• DATA SEGMENT:
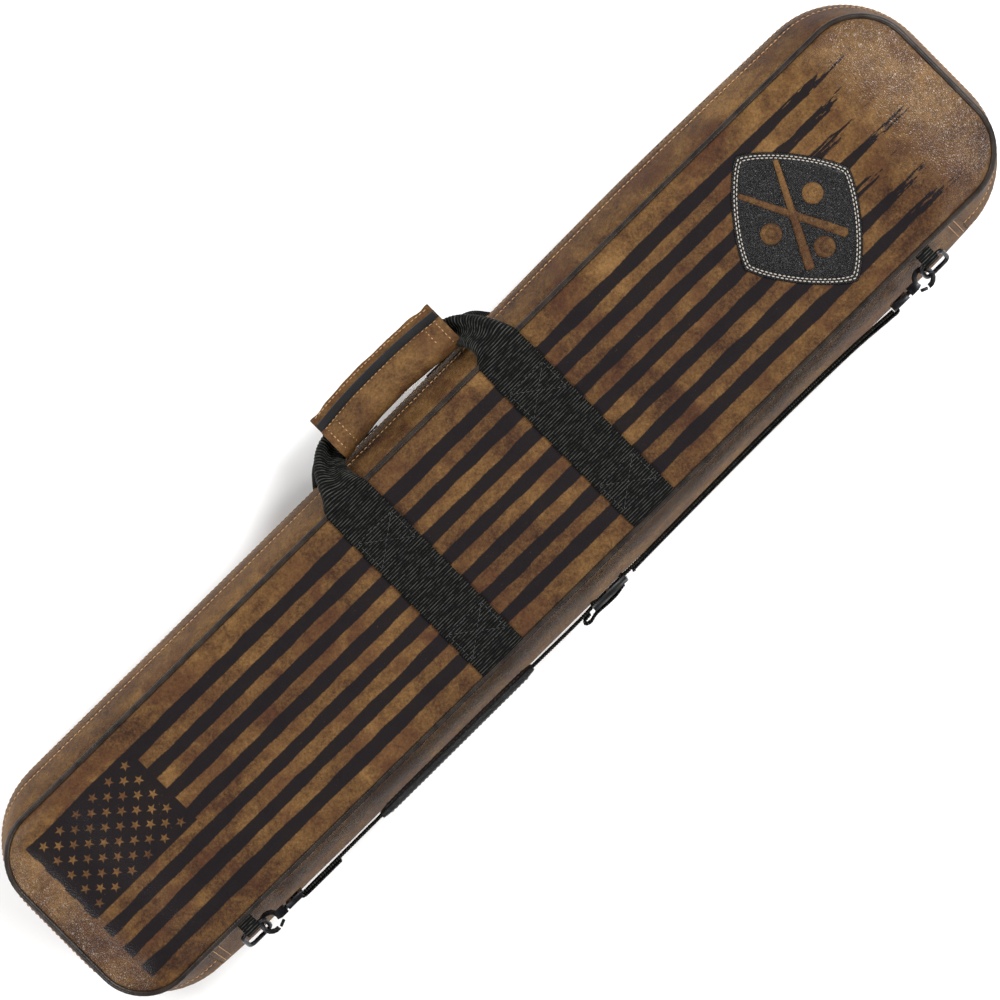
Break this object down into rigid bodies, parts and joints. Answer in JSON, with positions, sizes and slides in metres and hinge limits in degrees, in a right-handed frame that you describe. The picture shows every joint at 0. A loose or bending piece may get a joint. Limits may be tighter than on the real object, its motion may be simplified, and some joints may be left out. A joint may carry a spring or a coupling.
{
  "type": "cue case",
  "caption": "Soft butterfly cue case: two zipped padded halves with foam cue cradles, a wrapped carry handle and a clip-on shoulder sling.",
  "frame": {"origin": "centre of the flat back face that the closed case lies on", "axes": "+X along the case, towards the end with the emblem; +Y towards the carry handle; +Z from the back to the printed front"},
  "size_m": [0.855, 0.2384, 0.106],
  "materials": {
    "printed_vinyl": "satin, distressed brown with a dark print",
    "brown_vinyl": "satin, distressed brown",
    "piping_vinyl": "satin, charcoal brown",
    "core_board": "matt fibre board",
    "lining": "brushed tricot",
    "foam": "flocked foam",
    "elastic": "ribbed elastic",
    "zip_tape": "woven polyester",
    "zip_coil": "nylon coil",
    "zip_metal": "black enamel",
    "emblem_leather": "smooth near-black leather",
    "pad_leather": "smooth charcoal",
    "black_plastic": "moulded",
    "hook_and_loop": "hook and loop pile",
    "black_metal": "black enamel",
    "webbing": "ribbed woven nylon"
  },
  "bodies": {
    "rear_half": {"rear_core_board": "core_board", "rear_cue_cradle": "foam", "rear_gusset": "brown_vinyl", "rear_liner": "lining", "rear_panel": "brown_vinyl", "rear_piping": "piping_vinyl", "rear_retainer_band_1": "elastic", "rear_retainer_band_2": "elastic", "rear_spine_leaf": "brown_vinyl", "rear_strap_left": "webbing", "rear_strap_right": "webbing", "rear_zip_coil": "zip_coil", "rear_zip_tape": "zip_tape"},
    "front_half": {"emblem_patch": "emblem_leather", "front_core_board": "core_board", "front_cue_cradle": "foam", "front_gusset": "brown_vinyl", "front_liner": "lining", "front_panel": "printed_vinyl", "front_piping": "piping_vinyl", "front_retainer_band_1": "elastic", "front_retainer_band_2": "elastic", "front_spine_leaf": "brown_vinyl", "front_strap_left": "webbing", "front_strap_right": "webbing", "front_zip_coil": "zip_coil", "front_zip_tape": "zip_tape", "left_ring_tab": "webbing", "right_ring_tab": "webbing"},
    "front_handle": {"front_handle_webbing": "webbing", "grip_hook_strip": "hook_and_loop", "grip_loop_strip": "hook_and_loop", "grip_pad": "foam", "grip_wrap": "brown_vinyl"},
    "rear_handle": {"rear_handle_webbing": "webbing"},
    "sling": {"left_hook": "black_metal", "left_ring": "black_metal", "left_swivel_eye": "black_metal", "right_hook": "black_metal", "right_ring": "black_metal", "right_swivel_eye": "black_metal", "sling_adjuster": "black_plastic", "sling_pad": "pad_leather", "sling_return": "webbing", "sling_webbing": "webbing"},
    "left_hook_gate": {"left_hook_gate": "black_metal"},
    "right_hook_gate": {"right_hook_gate": "black_metal"},
    "left_slider": {"left_zip_slider": "zip_metal"},
    "right_slider": {"right_zip_slider": "zip_metal"},
    "left_pull": {"left_zip_pull": "zip_metal"},
    "right_pull": {"right_zip_pull": "zip_metal"}
  },
  "joints": [
    {"name": "lid_hinge", "type": "hinge", "parent": "rear_half", "child": "front_half", "pos_m": [0, -0.0955, 0.053], "axis": [1, 0, 0], "range_deg": [0, 180]},
    {"name": "front_handle_fold", "type": "hinge", "parent": "front_half", "child": "front_handle", "pos_m": [0, 0.0575, 0.1062], "axis": [-1, 0, 0], "range_deg": [-165, 0]},
    {"name": "rear_handle_fold", "type": "hinge", "parent": "rear_half", "child": "rear_handle", "pos_m": [0, 0.0815, 0.003], "axis": [1, 0, 0], "range_deg": [-52, 0]},
    {"name": "sling_swing", "type": "hinge", "parent": "front_half", "child": "sling", "pos_m": [0, -0.0875, 0.0985], "axis": [1, 0, 0], "range_deg": [-90, 0]},
    {"name": "left_gate_spring", "type": "hinge", "parent": "sling", "child": "left_hook_gate", "pos_m": [-0.3075, -0.0991, 0.088], "axis": [0, 0, 1], "range_deg": [-20, 0], "stiffness_Nm_per_rad": 0.01},
    {"name": "right_gate_spring", "type": "hinge", "parent": "sling", "child": "right_hook_gate", "pos_m": [0.3075, -0.0991, 0.088], "axis": [0, 0, -1], "range_deg": [-20, 0], "stiffness_Nm_per_rad": 0.01},
    {"name": "left_slider_travel", "type": "slide", "parent": "rear_half", "child": "left_slider", "axis": [1, 0, 0], "range_m": [-0.29, 0]},
    {"name": "right_slider_travel", "type": "slide", "parent": "rear_half", "child": "right_slider", "axis": [1, 0, 0], "range_m": [0, 0.29]},
    {"name": "left_pull_swing", "type": "hinge", "parent": "left_slider", "child": "left_pull", "pos_m": [-0.054, 0.09615, 0.053], "axis": [0, 0, 1], "range_deg": [0, 18]},
    {"name": "right_pull_swing", "type": "hinge", "parent": "right_slider", "child": "right_pull", "pos_m": [0.054, 0.09615, 0.053], "axis": [0, 0, -1], "range_deg": [0, 18]}
  ]
}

• WHAT YOU SHOULD DO:
Give back the whole listing exactly as it reads.

• COMPLETE OUTPUT:
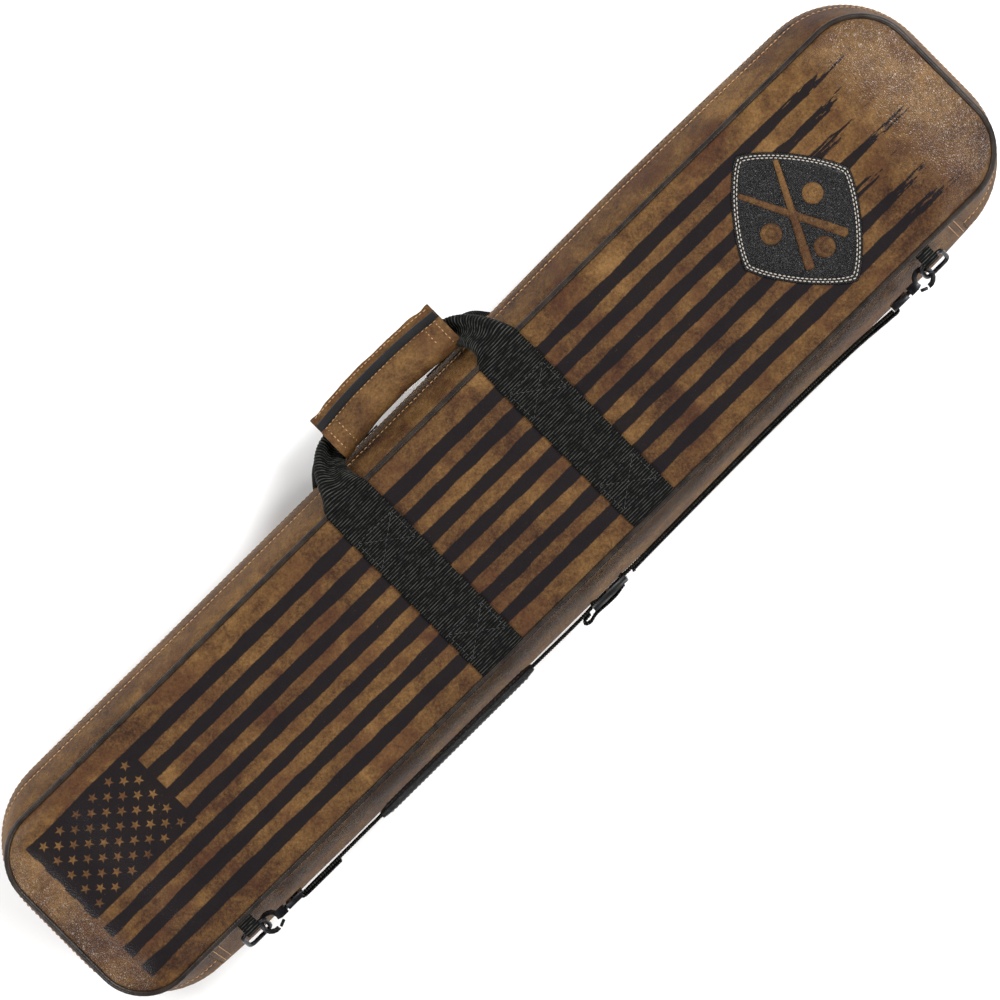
Break this object down into rigid bodies, parts and joints. Answer in JSON, with positions, sizes and slides in metres and hinge limits in degrees, in a right-handed frame that you describe. The picture shows every joint at 0. A loose or bending piece may get a joint. Limits may be tighter than on the real object, its motion may be simplified, and some joints may be left out. A joint may carry a spring or a coupling.
{
  "type": "cue case",
  "caption": "Soft butterfly cue case: two zipped padded halves with foam cue cradles, a wrapped carry handle and a clip-on shoulder sling.",
  "frame": {"origin": "centre of the flat back face that the closed case lies on", "axes": "+X along the case, towards the end with the emblem; +Y towards the carry handle; +Z from the back to the printed front"},
  "size_m": [0.855, 0.2384, 0.106],
  "materials": {
    "printed_vinyl": "satin, distressed brown with a dark print",
    "brown_vinyl": "satin, distressed brown",
    "piping_vinyl": "satin, charcoal brown",
    "core_board": "matt fibre board",
    "lining": "brushed tricot",
    "foam": "flocked foam",
    "elastic": "ribbed elastic",
    "zip_tape": "woven polyester",
    "zip_coil": "nylon coil",
    "zip_metal": "black enamel",
    "emblem_leather": "smooth near-black leather",
    "pad_leather": "smooth charcoal",
    "black_plastic": "moulded",
    "hook_and_loop": "hook and loop pile",
    "black_metal": "black enamel",
    "webbing": "ribbed woven nylon"
  },
  "bodies": {
    "rear_half": {"rear_core_board": "core_board", "rear_cue_cradle": "foam", "rear_gusset": "brown_vinyl", "rear_liner": "lining", "rear_panel": "brown_vinyl", "rear_piping": "piping_vinyl", "rear_retainer_band_1": "elastic", "rear_retainer_band_2": "elastic", "rear_spine_leaf": "brown_vinyl", "rear_strap_left": "webbing", "rear_strap_right": "webbing", "rear_zip_coil": "zip_coil", "rear_zip_tape": "zip_tape"},
    "front_half": {"emblem_patch": "emblem_leather", "front_core_board": "core_board", "front_cue_cradle": "foam", "front_gusset": "brown_vinyl", "front_liner": "lining", "front_panel": "printed_vinyl", "front_piping": "piping_vinyl", "front_retainer_band_1": "elastic", "front_retainer_band_2": "elastic", "front_spine_leaf": "brown_vinyl", "front_strap_left": "webbing", "front_strap_right": "webbing", "front_zip_coil": "zip_coil", "front_zip_tape": "zip_tape", "left_ring_tab": "webbing", "right_ring_tab": "webbing"},
    "front_handle": {"front_handle_webbing": "webbing", "grip_hook_strip": "hook_and_loop", "grip_loop_strip": "hook_and_loop", "grip_pad": "foam", "grip_wrap": "brown_vinyl"},
    "rear_handle": {"rear_handle_webbing": "webbing"},
    "sling": {"left_hook": "black_metal", "left_ring": "black_metal", "left_swivel_eye": "black_metal", "right_hook": "black_metal", "right_ring": "black_metal", "right_swivel_eye": "black_metal", "sling_adjuster": "black_plastic", "sling_pad": "pad_leather", "sling_return": "webbing", "sling_webbing": "webbing"},
    "left_hook_gate": {"left_hook_gate": "black_metal"},
    "right_hook_gate": {"right_hook_gate": "black_metal"},
    "left_slider": {"left_zip_slider": "zip_metal"},
    "right_slider": {"right_zip_slider": "zip_metal"},
    "left_pull": {"left_zip_pull": "zip_metal"},
    "right_pull": {"right_zip_pull": "zip_metal"}
  },
  "joints": [
    {"name": "lid_hinge", "type": "hinge", "parent": "rear_half", "child": "front_half", "pos_m": [0, -0.0955, 0.053], "axis": [1, 0, 0], "range_deg": [0, 180]},
    {"name": "front_handle_fold", "type": "hinge", "parent": "front_half", "child": "front_handle", "pos_m": [0, 0.0575, 0.1062], "axis": [-1, 0, 0], "range_deg": [-165, 0]},
    {"name": "rear_handle_fold", "type": "hinge", "parent": "rear_half", "child": "rear_handle", "pos_m": [0, 0.0815, 0.003], "axis": [1, 0, 0], "range_deg": [-52, 0]},
    {"name": "sling_swing", "type": "hinge", "parent": "front_half", "child": "sling", "pos_m": [0, -0.0875, 0.0985], "axis": [1, 0, 0], "range_deg": [-90, 0]},
    {"name": "left_gate_spring", "type": "hinge", "parent": "sling", "child": "left_hook_gate", "pos_m": [-0.3075, -0.0991, 0.088], "axis": [0, 0, 1], "range_deg": [-20, 0], "stiffness_Nm_per_rad": 0.01},
    {"name": "right_gate_spring", "type": "hinge", "parent": "sling", "child": "right_hook_gate", "pos_m": [0.3075, -0.0991, 0.088], "axis": [0, 0, -1], "range_deg": [-20, 0], "stiffness_Nm_per_rad": 0.01},
    {"name": "left_slider_travel", "type": "slide", "parent": "rear_half", "child": "left_slider", "axis": [1, 0, 0], "range_m": [-0.29, 0]},
    {"name": "right_slider_travel", "type": "slide", "parent": "rear_half", "child": "right_slider", "axis": [1, 0, 0], "range_m": [0, 0.29]},
    {"name": "left_pull_swing", "type": "hinge", "parent": "left_slider", "child": "left_pull", "pos_m": [-0.054, 0.09615, 0.053], "axis": [0, 0, 1], "range_deg": [0, 18]},
    {"name": "right_pull_swing", "type": "hinge", "parent": "right_slider", "child": "right_pull", "pos_m": [0.054, 0.09615, 0.053], "axis": [0, 0, -1], "range_deg": [0, 18]}
  ]
}